Bremmer blamed the Western “environment of fear”—a byproduct of the 2008 financial crisis—for fostering self-doubt in Americans. We see miracles in China where we should be noting weaknesses and liabilities, he said. For instance, the Chinese owe much of their extraordinary growth to cheap labor, a quickly vanishing resource.

The overall atmosphere of the evening was one of uncertainty and risk. At one point or another, every debater on stage alluded to the unknowability of the future, even as they doubled down on their best guesses. Bremmer, Schiff, and Schell in particular seemed to see both China and America as time bombs: Their task was to predict which economy would explode first. Schiff, who foretold of the collapse of the housing bubble in 2008, warned that the United States economy would crash as soon as the Chinese stopped funding our extravagant spending habits.

Yet many of the arguments also had a nostalgic slant. Schiff spoke of “[turning] back the clock to try to incorporate the system and the values that were enshrined in the Constitution by the framers.” Pei admonished Americans for their short memories.

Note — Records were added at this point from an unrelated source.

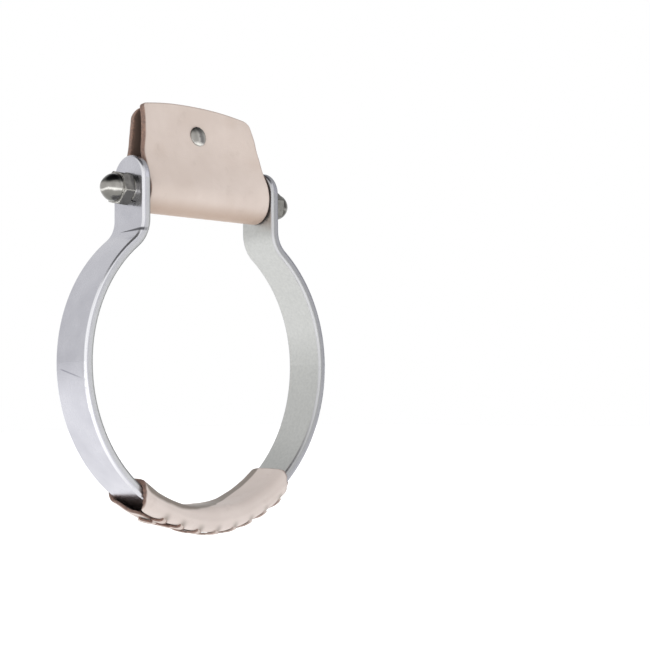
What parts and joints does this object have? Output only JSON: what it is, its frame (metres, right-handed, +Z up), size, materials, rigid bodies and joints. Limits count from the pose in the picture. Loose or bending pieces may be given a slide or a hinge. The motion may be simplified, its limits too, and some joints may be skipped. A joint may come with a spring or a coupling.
{
  "type": "stirrup",
  "caption": "Western riding stirrup: flat aluminium bar bent into a hoop, hung by a roller bolt in a riveted leather cover, with a laced leather tread.",
  "frame": {"origin": "centre of the bolt's axis, midway between the two arms", "axes": "+X along the bolt to the right, +Y to the back, +Z up through the arms; the hoop hangs below"},
  "size_m": [0.1504, 0.0286, 0.2045],
  "materials": {
    "bar_aluminium": "satin, polished on the edges",
    "nickel_plate": "polished nickel plate",
    "plain_steel": "turned steel",
    "natural_leather": "natural vegetable tanned leather, unfinished",
    "lace_leather": "natural lace with dark cut edges"
  },
  "bodies": {
    "hanger": {"bolt_cover": "natural_leather", "rivet_front_cap": "nickel_plate", "rivet_back_cap": "nickel_plate"},
    "hoop": {"bow": "bar_aluminium", "axle_stud": "plain_steel", "cap_nut_left": "nickel_plate", "cap_nut_right": "nickel_plate", "lock_washer_left": "nickel_plate", "lock_washer_right": "nickel_plate", "tread_cover": "natural_leather", "tread_lace": "lace_leather"},
    "roller": {"roller_tube": "plain_steel"}
  },
  "joints": [
    {"name": "hoop_swing", "type": "hinge", "parent": "hanger", "child": "hoop", "pos_m": [0, 0, 0], "axis": [1, 0, 0], "continuous": true},
    {"name": "roller_spin", "type": "hinge", "parent": "hoop", "child": "roller", "pos_m": [0, 0, 0], "axis": [1, 0, 0], "continuous": true}
  ]
}
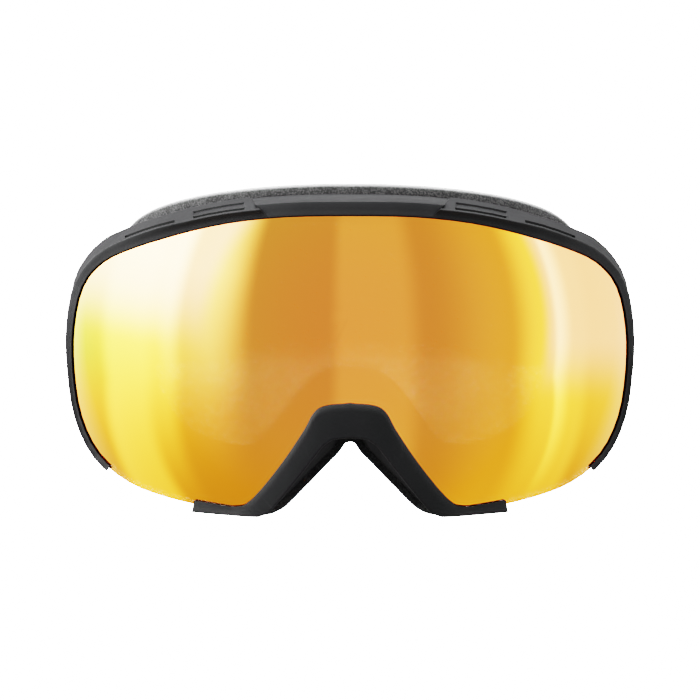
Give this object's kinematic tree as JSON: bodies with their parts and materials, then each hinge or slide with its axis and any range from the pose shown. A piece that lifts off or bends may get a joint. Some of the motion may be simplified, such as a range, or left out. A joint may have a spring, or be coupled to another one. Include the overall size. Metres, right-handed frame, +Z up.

Schell even invoked Adam Smith, the “patron saint of capitalism,” to propose a more active regulatory role for the U.S. government: “When the security of the whole society is at stake, the natural liberty of a few individuals who might endanger that security ought to be restrained.”

And ultimately it was this fealty to traditional ideals that won the day for the pro-U.S. team. Whether or not authoritarian capitalism could do things democratic capitalism couldn’t, the audience was reluctant to link an economic system so enmeshed with the principles of liberty to China’s one-party regime.

Still, as Schell remarked in his closing statement, “Who would have thought, five or 10 years ago, that we would be sitting here tonight even having this debate? What China has accomplished, as counterintuitive as it was, is pretty extraordinary.”